If a man is so dedicated to robbing you, they will...but criminals look for easy targets by looking for people that are not prepaired. That said, they will just go to an easier target. The only people dedicated enough to break into a home with a PP dog would have to be willing to kill the dog. And, for someone to do that, they would have to have a personal issue with their victim. AND, in real life I don't have any enemies (despite having a few in the "virtual k9 message forum world"), so I don't ever worry about being robbed in a stable economy. My concern is more about what will happen should the economy really collapse...or go from a capitalistic nation to one of socialism and eventually communism. I won't tollerate that...and will do what I can to be prepared to defend my family and home while others run around paniced...as I believe some day that may occur, although I certainly don't wish for it to. Seems like we get closer to it every year...as our nation continues to accomidate more and more nonsense from those that don't carry their own weight...be it dope heads, criminals, muggers, molesters, or other forms of parasites.


----------



## Steve Strom (May 25, 2008)

Lee, what if its not the worst case like you're presenting of a child being abducted and just the more likely drug addict trying to steal your TV? You don't think a laywer is going to separate you from your vast fortune?


----------



## Chris Michalek (Feb 13, 2008)

Lee Robinson said:


> Also, anyone that knows me knows I have dogs...and to be honest, even a crook would know...as it is obvious when you come up my property. So, they surely would go to an easier target.



I used to think exactly the same thing and you know what? I was robbed a week ago while I was home with four loose dogs in the house. Lee, if it can happen to me, it can happen to you...don't be a fool about it like I was.

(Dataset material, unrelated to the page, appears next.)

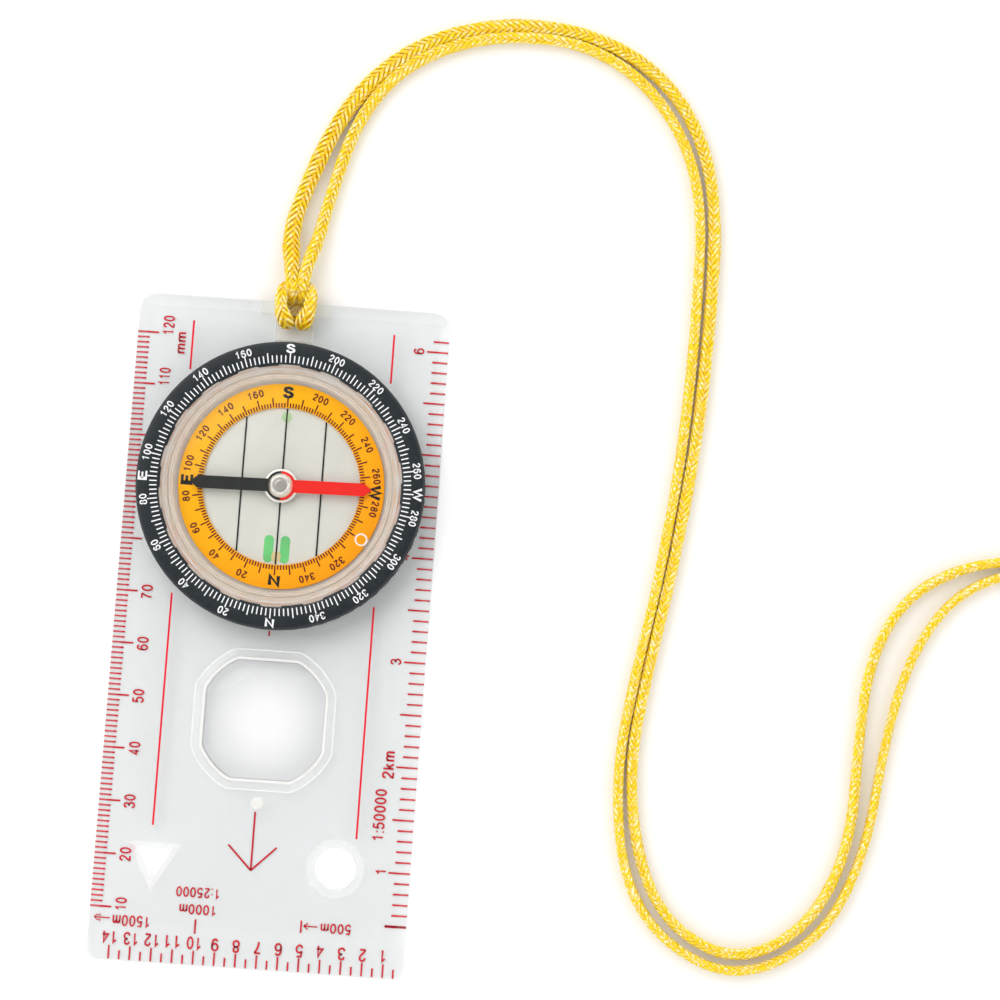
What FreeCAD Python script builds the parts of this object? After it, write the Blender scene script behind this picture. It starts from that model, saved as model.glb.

we seem to be talking about two things here. If I understand you correctly you want a big meat missile that will launch and detonate on a target if you are away. I'm saying, I would rather have a dog that does exactly what mine did... bark and hold and bite if necessary.

If an intruder has a weapon your dog is gonna be hurt regardless of whether it bites first. Hmmm, I think I'm going to make my dog wear a battle helmet for when I;m gone.


----------



## Lee Robinson (Jun 22, 2009)

Nope... Steve, If the criminal can get away, he will likely report "I was bit by a stray" so he doesn't get arrested. And, here in MS...I have never heard of anyone having a legal problem dealing with a criminal getting bit. I know of 4 of our dogs that have had live bites while on sentry patrol at business situations, and there have not been any legal issues. People hear all the bad about MS, but they don't typically hear the good. Fortunately, the laws here tend to use a good bit of common sense within the "good ol' boy" system...which is beneficial for the law abiding types such as myself. For a criminal to have much of a chance here, they would most likely have to appeal to a higher court...and few dope heads would have a hard time getting a lawyer around here for something like that. Most trial lawyers would want a lot more money than they could get from me...so the trial lawyers tend to target auto insurance companies that hit innocent people...and don't really help the criminals too much around here. That said, I will deal with that if it happens. I refuse to give up my rights in exchange for enabling criminals and their activities. I will always choose to protect my family and my property rather than protect/enable a criminal. Also, one would have a hard time proving a criminal was only going to steal a tv. What's this nation coming to when a criminal's rights are more valuable than the honest man's rights? We accomidate WAY TOO MUCH. Socialism at its finest. So...what's next? Why don't we all just quit working and just rob one other? If that is ok, why work?

Chris, the person that came into your home...did you catch them? I'm curious, what happened? Did the criminal(s) know you? If not, did your dogs not alarm prior to the break in?


----------



## Chris Michalek (Feb 13, 2008)

Lee Robinson said:


> Chris, the person that came into your home...did you catch them? I'm curious, what happened? Did the criminal(s) know you? If not, did your dogs not alarm prior to the break in?



nope never caught them. The rottie alerted at the last minute and chased him out the door and to the back wall but the dog didn't get there fast enough.

There were a lot of distractions going on at the time. I am a musican and have live music going on in my studio and four of the dogs were in there with me and my other two were locked in the bed room with my wife.


----------



## Lee Robinson (Jun 22, 2009)

Fortunately, no one innocent was hurt. That's what matters most. Thank God he didn't get to your wife and that the dogs were not all with you! I guess you don't have kids living with you.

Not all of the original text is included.